What does it have to do with you? (I’d say, “You poor thing, do you have to look at them?” but I really do read you as being very sincerely well-intentioned here, so I’m just going to tuck the sarcasm that I can’t bear to delete into this parenthetical.) Do you have beliefs about their life expectancy that make you sad? If that’s it, do you avoid befriending old people or people with terminal illnesses or people who ride motorcycles or people with abusive spouses (or try to get them to stop being so old/sick/risky/abused so you won’t have to be sad)?
Well, I realize that personal health is a personal choice in most cases. But in the event of a collapse of civilization, there are points on every spectrum of behavior where you can draw a line and say that it is maladaptive, hence, wrong. That’s where I can draw the line. My ideals of how people should act draw from that picture, and while I won’t tell someone how they should act, I personally feel the pain of knowing that they are painting themselves out of a picture that is entirely possible to me. Whether I am deluded or not, I feel that sadness all the same.
General physical fitness is something that has a clear advantage in a primitive-life situation, and as long as that remains a possible future, it would be prudent to maintain that advantage, even if our modern society does not require it. If the preceding statement is false, please tell me why, so that I can understand the flaw in my thinking.
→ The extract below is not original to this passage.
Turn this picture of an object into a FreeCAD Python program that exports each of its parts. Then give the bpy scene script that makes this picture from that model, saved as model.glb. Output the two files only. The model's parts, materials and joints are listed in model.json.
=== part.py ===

You might want to rethink your wording on that one. Perhaps ‘personal health status is a consequence of previous choices in many cases’ or something. As written it sounds a bit overstated.
True, I was trying not to step on any more toes at that point.
General physical fitness and being fat are not mutually exclusive states. There’s an oft-quoted result from some study or other saying that people who are fat but in good shape (ie. aerobically fit) are healthier than thin people who never exercise and remain thin through diet or other means.
That’s a relevant clarification. Thank you. Given that additional point, my original question remains.